### DIRECTIONS
Write each line out exactly, leaving none out.

### DATASET SECTION
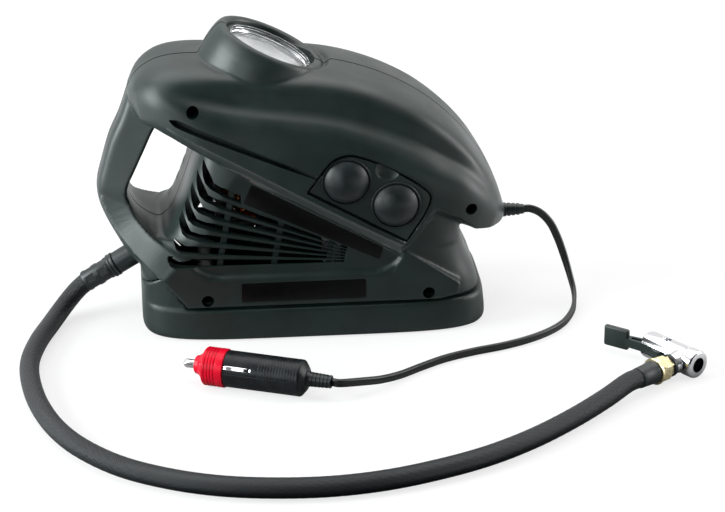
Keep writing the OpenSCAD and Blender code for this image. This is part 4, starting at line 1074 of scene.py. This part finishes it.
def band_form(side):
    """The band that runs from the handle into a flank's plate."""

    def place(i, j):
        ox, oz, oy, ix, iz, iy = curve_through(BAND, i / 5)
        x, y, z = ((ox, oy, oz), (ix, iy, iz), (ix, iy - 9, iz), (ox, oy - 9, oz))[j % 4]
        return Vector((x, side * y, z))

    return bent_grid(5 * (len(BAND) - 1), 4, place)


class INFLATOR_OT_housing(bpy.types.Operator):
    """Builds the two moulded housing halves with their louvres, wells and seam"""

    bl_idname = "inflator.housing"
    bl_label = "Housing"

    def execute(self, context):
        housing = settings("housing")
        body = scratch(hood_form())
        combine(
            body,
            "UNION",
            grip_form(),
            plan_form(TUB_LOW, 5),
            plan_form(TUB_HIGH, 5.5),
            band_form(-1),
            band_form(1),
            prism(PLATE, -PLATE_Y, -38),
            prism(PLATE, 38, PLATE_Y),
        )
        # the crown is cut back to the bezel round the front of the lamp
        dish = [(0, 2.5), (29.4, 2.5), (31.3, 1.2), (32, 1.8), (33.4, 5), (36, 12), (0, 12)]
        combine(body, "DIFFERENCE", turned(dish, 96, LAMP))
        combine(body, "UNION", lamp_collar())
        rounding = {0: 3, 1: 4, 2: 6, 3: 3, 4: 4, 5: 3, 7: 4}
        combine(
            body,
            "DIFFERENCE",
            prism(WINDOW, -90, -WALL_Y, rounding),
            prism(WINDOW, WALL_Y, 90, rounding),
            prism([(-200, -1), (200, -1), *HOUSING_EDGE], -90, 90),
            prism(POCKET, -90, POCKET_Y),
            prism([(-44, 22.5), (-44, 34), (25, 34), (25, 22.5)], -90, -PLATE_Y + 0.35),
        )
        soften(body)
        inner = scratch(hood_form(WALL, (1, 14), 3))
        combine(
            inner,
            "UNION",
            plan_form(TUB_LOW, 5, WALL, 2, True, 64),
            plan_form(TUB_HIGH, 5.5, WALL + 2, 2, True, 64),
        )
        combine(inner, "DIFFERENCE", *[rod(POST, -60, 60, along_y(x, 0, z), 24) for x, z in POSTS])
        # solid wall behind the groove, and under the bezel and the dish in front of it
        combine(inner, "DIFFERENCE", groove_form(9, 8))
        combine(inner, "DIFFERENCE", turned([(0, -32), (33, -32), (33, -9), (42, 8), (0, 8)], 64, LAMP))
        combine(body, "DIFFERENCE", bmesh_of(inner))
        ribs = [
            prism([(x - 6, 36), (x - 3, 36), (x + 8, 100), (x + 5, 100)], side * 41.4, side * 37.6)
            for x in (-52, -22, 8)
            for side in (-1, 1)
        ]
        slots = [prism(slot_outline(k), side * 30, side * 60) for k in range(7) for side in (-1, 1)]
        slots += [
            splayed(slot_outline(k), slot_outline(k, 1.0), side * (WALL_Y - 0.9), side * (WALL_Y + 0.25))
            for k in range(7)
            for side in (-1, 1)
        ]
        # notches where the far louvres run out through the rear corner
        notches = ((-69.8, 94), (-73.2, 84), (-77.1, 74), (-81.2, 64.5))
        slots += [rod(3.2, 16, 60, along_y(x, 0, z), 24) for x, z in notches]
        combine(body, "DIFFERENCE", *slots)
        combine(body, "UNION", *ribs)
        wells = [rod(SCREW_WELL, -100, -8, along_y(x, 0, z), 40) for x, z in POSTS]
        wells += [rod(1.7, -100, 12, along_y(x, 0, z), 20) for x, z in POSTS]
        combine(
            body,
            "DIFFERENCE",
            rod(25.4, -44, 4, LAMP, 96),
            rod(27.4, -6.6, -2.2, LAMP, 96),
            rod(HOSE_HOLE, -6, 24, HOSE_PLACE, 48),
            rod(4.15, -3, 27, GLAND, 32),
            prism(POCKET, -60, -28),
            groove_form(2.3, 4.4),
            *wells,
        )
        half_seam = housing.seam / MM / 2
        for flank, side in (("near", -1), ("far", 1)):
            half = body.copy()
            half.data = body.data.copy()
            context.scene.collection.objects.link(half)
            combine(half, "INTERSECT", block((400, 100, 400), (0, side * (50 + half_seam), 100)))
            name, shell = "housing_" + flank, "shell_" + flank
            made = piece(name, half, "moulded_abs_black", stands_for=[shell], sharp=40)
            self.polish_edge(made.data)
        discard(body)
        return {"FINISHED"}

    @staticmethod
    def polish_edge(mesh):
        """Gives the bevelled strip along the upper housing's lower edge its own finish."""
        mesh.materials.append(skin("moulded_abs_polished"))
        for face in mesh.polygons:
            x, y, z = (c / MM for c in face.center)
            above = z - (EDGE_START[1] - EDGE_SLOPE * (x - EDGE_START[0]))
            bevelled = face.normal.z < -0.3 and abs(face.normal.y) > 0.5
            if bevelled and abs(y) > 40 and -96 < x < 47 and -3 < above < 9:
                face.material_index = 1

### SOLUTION
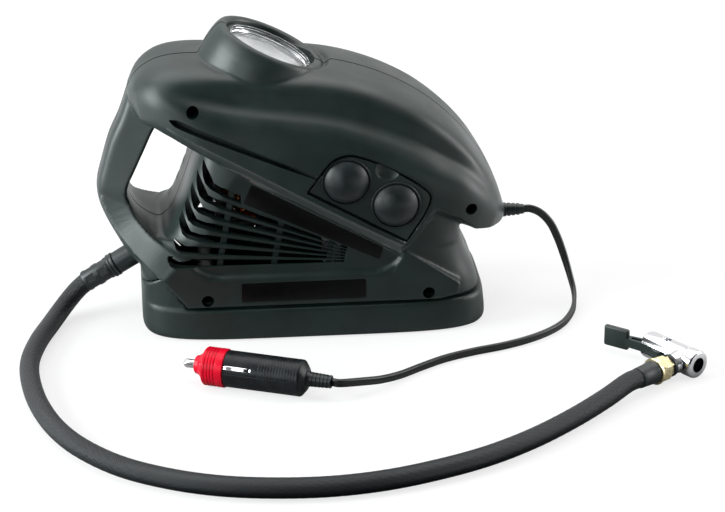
Keep writing the OpenSCAD and Blender code for this image. This is part 4, starting at line 1074 of scene.py. This part finishes it.
def band_form(side):
    """The band that runs from the handle into a flank's plate."""

    def place(i, j):
        ox, oz, oy, ix, iz, iy = curve_through(BAND, i / 5)
        x, y, z = ((ox, oy, oz), (ix, iy, iz), (ix, iy - 9, iz), (ox, oy - 9, oz))[j % 4]
        return Vector((x, side * y, z))

    return bent_grid(5 * (len(BAND) - 1), 4, place)


class INFLATOR_OT_housing(bpy.types.Operator):
    """Builds the two moulded housing halves with their louvres, wells and seam"""

    bl_idname = "inflator.housing"
    bl_label = "Housing"

    def execute(self, context):
        housing = settings("housing")
        body = scratch(hood_form())
        combine(
            body,
            "UNION",
            grip_form(),
            plan_form(TUB_LOW, 5),
            plan_form(TUB_HIGH, 5.5),
            band_form(-1),
            band_form(1),
            prism(PLATE, -PLATE_Y, -38),
            prism(PLATE, 38, PLATE_Y),
        )
        # the crown is cut back to the bezel round the front of the lamp
        dish = [(0, 2.5), (29.4, 2.5), (31.3, 1.2), (32, 1.8), (33.4, 5), (36, 12), (0, 12)]
        combine(body, "DIFFERENCE", turned(dish, 96, LAMP))
        combine(body, "UNION", lamp_collar())
        rounding = {0: 3, 1: 4, 2: 6, 3: 3, 4: 4, 5: 3, 7: 4}
        combine(
            body,
            "DIFFERENCE",
            prism(WINDOW, -90, -WALL_Y, rounding),
            prism(WINDOW, WALL_Y, 90, rounding),
            prism([(-200, -1), (200, -1), *HOUSING_EDGE], -90, 90),
            prism(POCKET, -90, POCKET_Y),
            prism([(-44, 22.5), (-44, 34), (25, 34), (25, 22.5)], -90, -PLATE_Y + 0.35),
        )
        soften(body)
        inner = scratch(hood_form(WALL, (1, 14), 3))
        combine(
            inner,
            "UNION",
            plan_form(TUB_LOW, 5, WALL, 2, True, 64),
            plan_form(TUB_HIGH, 5.5, WALL + 2, 2, True, 64),
        )
        combine(inner, "DIFFERENCE", *[rod(POST, -60, 60, along_y(x, 0, z), 24) for x, z in POSTS])
        # solid wall behind the groove, and under the bezel and the dish in front of it
        combine(inner, "DIFFERENCE", groove_form(9, 8))
        combine(inner, "DIFFERENCE", turned([(0, -32), (33, -32), (33, -9), (42, 8), (0, 8)], 64, LAMP))
        combine(body, "DIFFERENCE", bmesh_of(inner))
        ribs = [
            prism([(x - 6, 36), (x - 3, 36), (x + 8, 100), (x + 5, 100)], side * 41.4, side * 37.6)
            for x in (-52, -22, 8)
            for side in (-1, 1)
        ]
        slots = [prism(slot_outline(k), side * 30, side * 60) for k in range(7) for side in (-1, 1)]
        slots += [
            splayed(slot_outline(k), slot_outline(k, 1.0), side * (WALL_Y - 0.9), side * (WALL_Y + 0.25))
            for k in range(7)
            for side in (-1, 1)
        ]
        # notches where the far louvres run out through the rear corner
        notches = ((-69.8, 94), (-73.2, 84), (-77.1, 74), (-81.2, 64.5))
        slots += [rod(3.2, 16, 60, along_y(x, 0, z), 24) for x, z in notches]
        combine(body, "DIFFERENCE", *slots)
        combine(body, "UNION", *ribs)
        wells = [rod(SCREW_WELL, -100, -8, along_y(x, 0, z), 40) for x, z in POSTS]
        wells += [rod(1.7, -100, 12, along_y(x, 0, z), 20) for x, z in POSTS]
        combine(
            body,
            "DIFFERENCE",
            rod(25.4, -44, 4, LAMP, 96),
            rod(27.4, -6.6, -2.2, LAMP, 96),
            rod(HOSE_HOLE, -6, 24, HOSE_PLACE, 48),
            rod(4.15, -3, 27, GLAND, 32),
            prism(POCKET, -60, -28),
            groove_form(2.3, 4.4),
            *wells,
        )
        half_seam = housing.seam / MM / 2
        for flank, side in (("near", -1), ("far", 1)):
            half = body.copy()
            half.data = body.data.copy()
            context.scene.collection.objects.link(half)
            combine(half, "INTERSECT", block((400, 100, 400), (0, side * (50 + half_seam), 100)))
            name, shell = "housing_" + flank, "shell_" + flank
            made = piece(name, half, "moulded_abs_black", stands_for=[shell], sharp=40)
            self.polish_edge(made.data)
        discard(body)
        return {"FINISHED"}

    @staticmethod
    def polish_edge(mesh):
        """Gives the bevelled strip along the upper housing's lower edge its own finish."""
        mesh.materials.append(skin("moulded_abs_polished"))
        for face in mesh.polygons:
            x, y, z = (c / MM for c in face.center)
            above = z - (EDGE_START[1] - EDGE_SLOPE * (x - EDGE_START[0]))
            bevelled = face.normal.z < -0.3 and abs(face.normal.y) > 0.5
            if bevelled and abs(y) > 40 and -96 < x < 47 and -3 < above < 9:
                face.material_index = 1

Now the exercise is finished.